Reproduce verbatim the lines up to and including the one with "chamfer(seal_rim, length=edge_break)", starting from the first.

*****

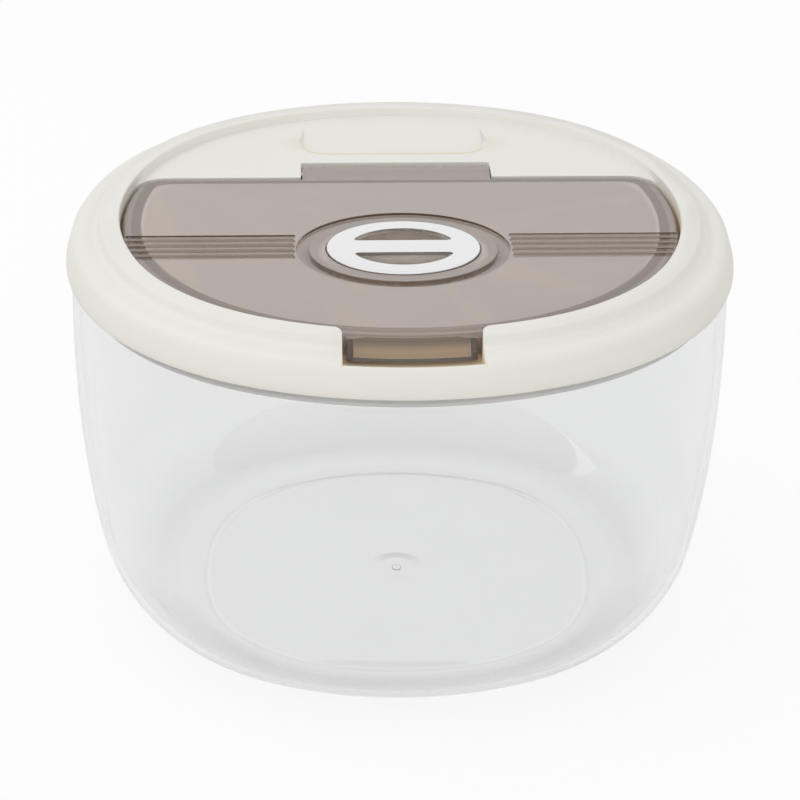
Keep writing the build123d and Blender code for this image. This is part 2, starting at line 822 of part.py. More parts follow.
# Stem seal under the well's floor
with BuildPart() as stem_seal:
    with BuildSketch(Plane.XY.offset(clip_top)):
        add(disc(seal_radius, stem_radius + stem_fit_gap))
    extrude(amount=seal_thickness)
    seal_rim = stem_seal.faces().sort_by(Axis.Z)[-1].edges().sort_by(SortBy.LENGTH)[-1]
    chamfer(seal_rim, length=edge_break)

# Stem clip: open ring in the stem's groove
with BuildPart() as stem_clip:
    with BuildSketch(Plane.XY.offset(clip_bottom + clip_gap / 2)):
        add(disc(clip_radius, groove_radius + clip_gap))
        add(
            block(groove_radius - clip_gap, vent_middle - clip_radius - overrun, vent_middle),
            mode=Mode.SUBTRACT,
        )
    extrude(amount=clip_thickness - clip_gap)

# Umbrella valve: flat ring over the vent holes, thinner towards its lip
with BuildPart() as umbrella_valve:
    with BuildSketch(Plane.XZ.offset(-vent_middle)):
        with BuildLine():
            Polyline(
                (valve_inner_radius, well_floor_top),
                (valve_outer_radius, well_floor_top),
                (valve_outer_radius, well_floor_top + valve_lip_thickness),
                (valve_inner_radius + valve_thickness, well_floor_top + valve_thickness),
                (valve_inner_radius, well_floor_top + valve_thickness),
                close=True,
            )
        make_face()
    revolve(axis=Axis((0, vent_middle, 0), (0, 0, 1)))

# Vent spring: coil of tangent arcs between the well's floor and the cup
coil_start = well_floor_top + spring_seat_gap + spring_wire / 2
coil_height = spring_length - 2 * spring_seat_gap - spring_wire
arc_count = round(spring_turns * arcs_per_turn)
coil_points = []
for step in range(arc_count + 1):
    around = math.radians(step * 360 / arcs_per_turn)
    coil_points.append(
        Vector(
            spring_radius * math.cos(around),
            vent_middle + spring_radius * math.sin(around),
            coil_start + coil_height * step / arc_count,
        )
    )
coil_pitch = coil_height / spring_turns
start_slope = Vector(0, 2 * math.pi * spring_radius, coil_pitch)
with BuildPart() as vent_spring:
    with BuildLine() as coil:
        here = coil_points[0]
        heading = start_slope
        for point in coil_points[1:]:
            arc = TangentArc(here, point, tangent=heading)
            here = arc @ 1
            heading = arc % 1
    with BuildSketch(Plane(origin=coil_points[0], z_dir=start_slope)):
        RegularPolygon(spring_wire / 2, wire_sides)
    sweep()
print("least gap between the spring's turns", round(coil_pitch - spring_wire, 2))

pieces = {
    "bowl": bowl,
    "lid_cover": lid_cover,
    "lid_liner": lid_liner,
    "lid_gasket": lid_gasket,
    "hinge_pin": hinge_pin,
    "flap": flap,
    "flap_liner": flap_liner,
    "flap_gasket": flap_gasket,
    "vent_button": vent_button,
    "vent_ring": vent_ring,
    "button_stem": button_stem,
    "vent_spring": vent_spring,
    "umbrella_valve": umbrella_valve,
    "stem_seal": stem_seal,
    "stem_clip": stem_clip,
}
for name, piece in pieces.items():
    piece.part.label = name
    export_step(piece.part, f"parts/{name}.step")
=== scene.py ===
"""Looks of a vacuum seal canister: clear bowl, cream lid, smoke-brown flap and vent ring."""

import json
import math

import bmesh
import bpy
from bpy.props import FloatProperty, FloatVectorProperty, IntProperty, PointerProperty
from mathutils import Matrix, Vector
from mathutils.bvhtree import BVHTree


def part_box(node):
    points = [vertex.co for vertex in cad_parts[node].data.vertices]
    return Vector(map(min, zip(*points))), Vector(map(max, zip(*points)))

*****

- _SOLUTION TO THIS EXERCISE_
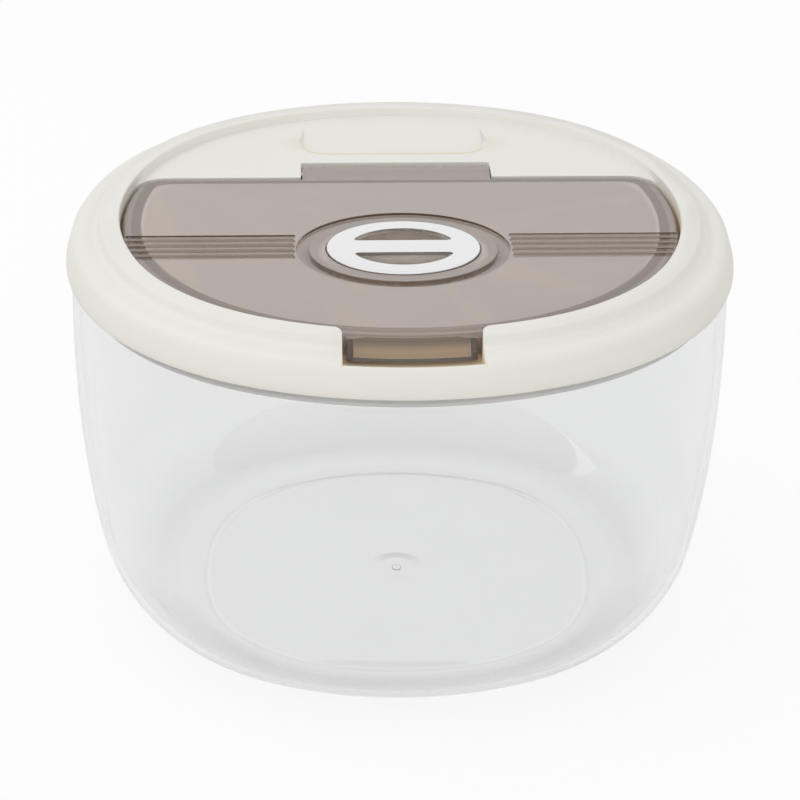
Keep writing the build123d and Blender code for this image. This is part 2, starting at line 822 of part.py. More parts follow.
# Stem seal under the well's floor
with BuildPart() as stem_seal:
    with BuildSketch(Plane.XY.offset(clip_top)):
        add(disc(seal_radius, stem_radius + stem_fit_gap))
    extrude(amount=seal_thickness)
    seal_rim = stem_seal.faces().sort_by(Axis.Z)[-1].edges().sort_by(SortBy.LENGTH)[-1]
    chamfer(seal_rim, length=edge_break)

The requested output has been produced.